- Born: Anna Yakovlevna Brovar February 19, 1887 Saint Petersburg, Russian Empire
- Died: April 1, 1917 (aged 30) Moscow, Russian Empire
- Burial place: Vvedenskoye Cemetery
- Other names: Anna Yakovlevna Lenshina, Printsessa Gryoza La Princesse Lointaine Princess Dream
- Occupations: Screenwriter, playwright, novelist, journalist

= Anna Mar =

Russian screenwriter, novelist, journalist (1887–1917)

Anna Mar (1887–1917; née Anna Yakovlevna Brovar, Анна Мар), who used the pseudonym Printsessa Gryoza ("La Princesse Lointaine", or "Princess Dream"), was a Russian screenwriter, playwright, novelist, and journalist. She was one of the most prolific screenwriters of early Russian cinema and 13 films were made from her scripts between 1914 and 1918.

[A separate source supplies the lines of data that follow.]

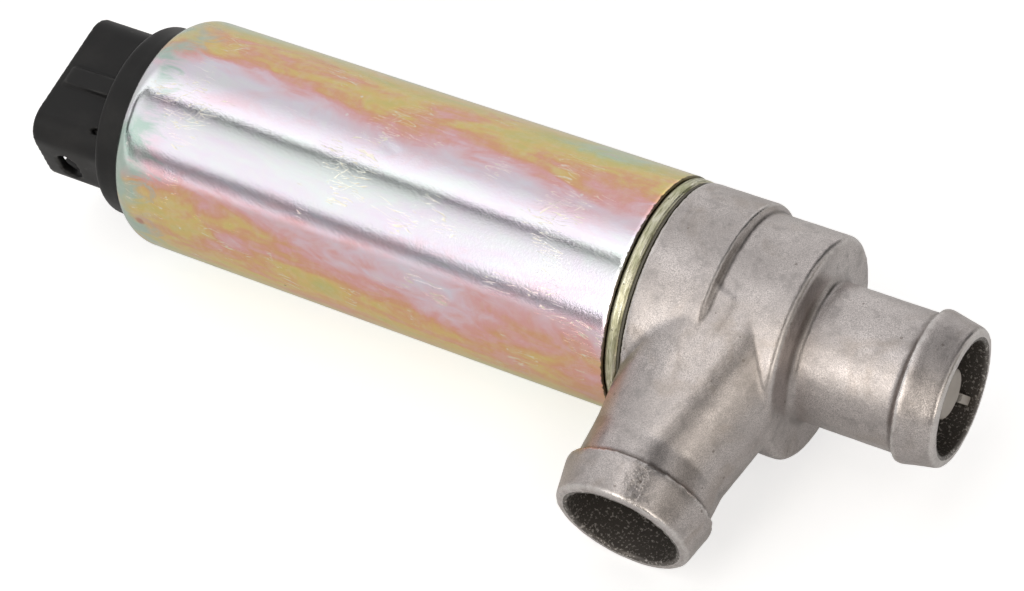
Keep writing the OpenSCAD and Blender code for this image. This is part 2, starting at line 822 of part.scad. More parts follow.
solenoid_can();
connector_cap();
terminal_blade_left();
terminal_blade_right();
cap_seal();
rear_flux_plate();
coil_bobbin();
coil_winding();
coil_tape();
guide_tube();
pole_core();
rear_bush();
stop_washer();
end_plate();
front_bush();
housing_gasket();
valve_housing();
valve_seat();
port_bridge();
armature();
plunger_shaft();
valve_poppet();
poppet_seal();
shaft_clip();
return_spring();
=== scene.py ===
"""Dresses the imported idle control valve: can, casting, plug cap, bridge, spring, finishes.

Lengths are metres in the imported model's frame. The valve's own axis runs along X through
AXIS_Y, AXIS_Z, and the side hose stub leaves it along SIDE_DIRECTION.
"""
import math

import bmesh
import bpy
import numpy as np
from mathutils import Matrix, Vector, noise


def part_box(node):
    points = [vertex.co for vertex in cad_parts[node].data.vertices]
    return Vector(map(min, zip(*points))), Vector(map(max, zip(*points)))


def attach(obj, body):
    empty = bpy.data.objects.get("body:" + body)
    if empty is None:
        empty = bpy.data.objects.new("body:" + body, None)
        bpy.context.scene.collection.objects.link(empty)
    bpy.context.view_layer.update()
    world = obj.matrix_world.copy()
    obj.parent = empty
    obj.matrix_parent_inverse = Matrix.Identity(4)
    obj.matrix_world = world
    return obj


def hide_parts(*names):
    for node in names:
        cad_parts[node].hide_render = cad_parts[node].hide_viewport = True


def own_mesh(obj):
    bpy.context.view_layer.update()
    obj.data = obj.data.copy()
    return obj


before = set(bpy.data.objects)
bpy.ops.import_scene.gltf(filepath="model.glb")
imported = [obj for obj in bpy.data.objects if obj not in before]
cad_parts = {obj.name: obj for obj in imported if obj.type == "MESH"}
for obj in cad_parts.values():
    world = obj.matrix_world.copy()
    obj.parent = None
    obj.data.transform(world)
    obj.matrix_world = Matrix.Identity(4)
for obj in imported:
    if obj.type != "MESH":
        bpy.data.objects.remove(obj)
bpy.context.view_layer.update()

bl_info = {
    "name": "Idle control valve dresser",
    "version": (1, 0, 0),
    "blender": (4, 5, 0),
    "location": "3D View > Sidebar > Idle valve",
    "description": "Builds the visible pieces and finishes of an idle control valve",
    "category": "Object",
}

MM = 0.001
BODY = "valve_body"

can_low, can_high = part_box("solenoid_can")
AXIS_Y = (can_low[1] + can_high[1]) / 2
AXIS_Z = (can_low[2] + can_high[2]) / 2
CAN_RADIUS = (can_high[1] - can_low[1]) / 2
CAN_REAR = can_low[0]
CAN_EDGE = can_high[0]
CAN_WALL = 1.2 * MM
CAN_SHOULDER = 4 * MM
CAN_HOLE_RADIUS = 14.8 * MM

# The side stub leans down until its bead and the can touch the ground.
LEAN = math.radians(13.061859)
SIDE_DIRECTION = Vector((0, -math.cos(LEAN), -math.sin(LEAN)))
SIDE_X = CAN_EDGE + 11.14 * MM
CHAMBER_END = CAN_EDGE + 20.5 * MM
# Radii that part the air passages and the chamber from the outer skin.
PORT_LIMIT = 8.75 * MM
CHAMBER_LIMIT = 14.6 * MM
HUB_RADIUS = 3.6 * MM

# A scar beside the step and a crease below it, as paths in millimetres.
SCAR = [(41.4, -22.9, 20.8), (41.1, -24.6, 20.3), (41.9, -26.4, 19.5)]
CREASE = [(43.3, -25.2, 19.2), (44.2, -26.4, 18.3), (45.6, -26.6, 17.0)]

# The film's iridescent sheen is painted in bands placed from this angle about the axis, which faces
# up and to the front.
PAINTED_SHEEN_MIDDLE = 128.4

CAMERA_PLACE = (0.18486, -0.255585, 0.340604)
CAMERA_RIGHT = (0.86710, 0.49069, -0.08577)
CAMERA_FORWARD = (-0.39430, 0.57089, -0.72014)


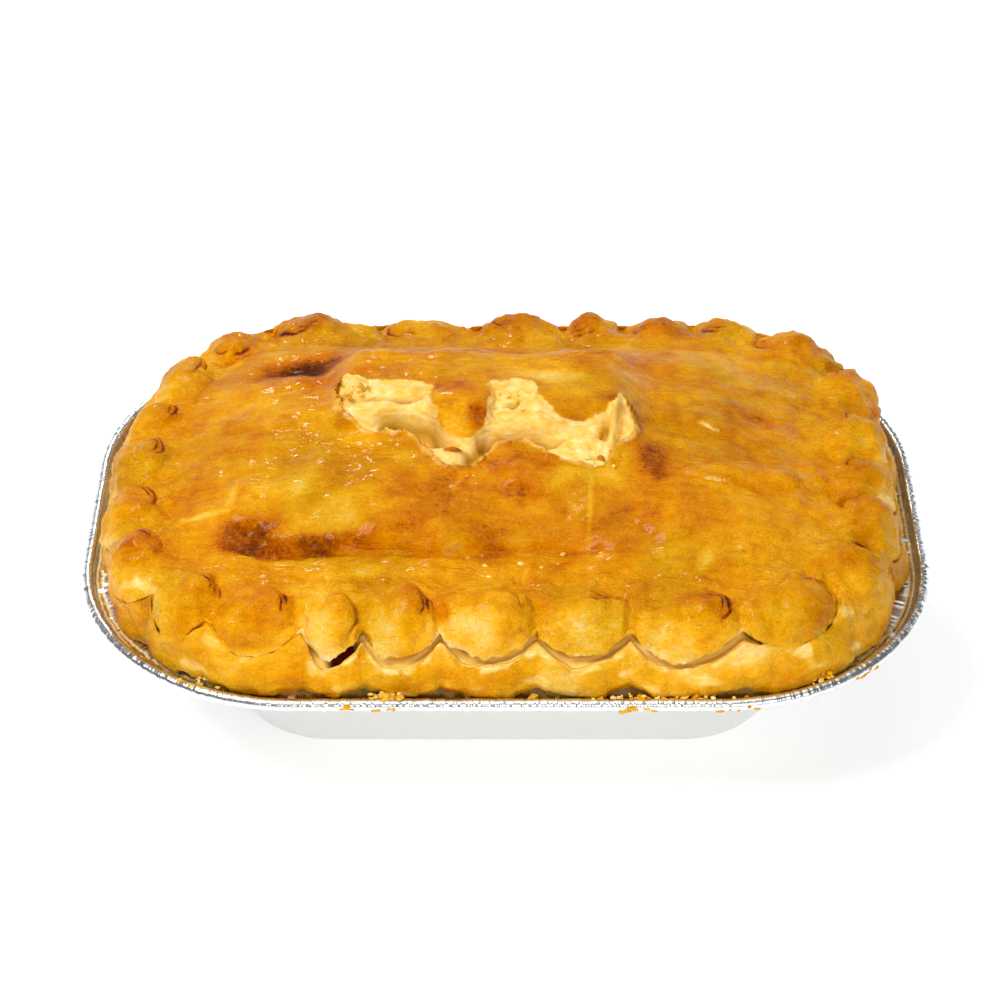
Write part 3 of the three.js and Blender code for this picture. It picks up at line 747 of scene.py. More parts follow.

Her most significant work is the novel Zhenshchina Na Kreste (English: Woman on the Cross; in a censored version, 1916; the full text was published in 1918). From 1914 to 1917, under the pseudonym "Printsessa Gryoza" equivalent to "La Princesse Lointaine" (literally, "Princess Dream"), Mar was in charge of the “Intimate Conversations” section of the Journal for Women. Her constant dialogue with readers supplied Mar with themes for her many screenplays.

She died of suicide on April 1, 1917, in Moscow.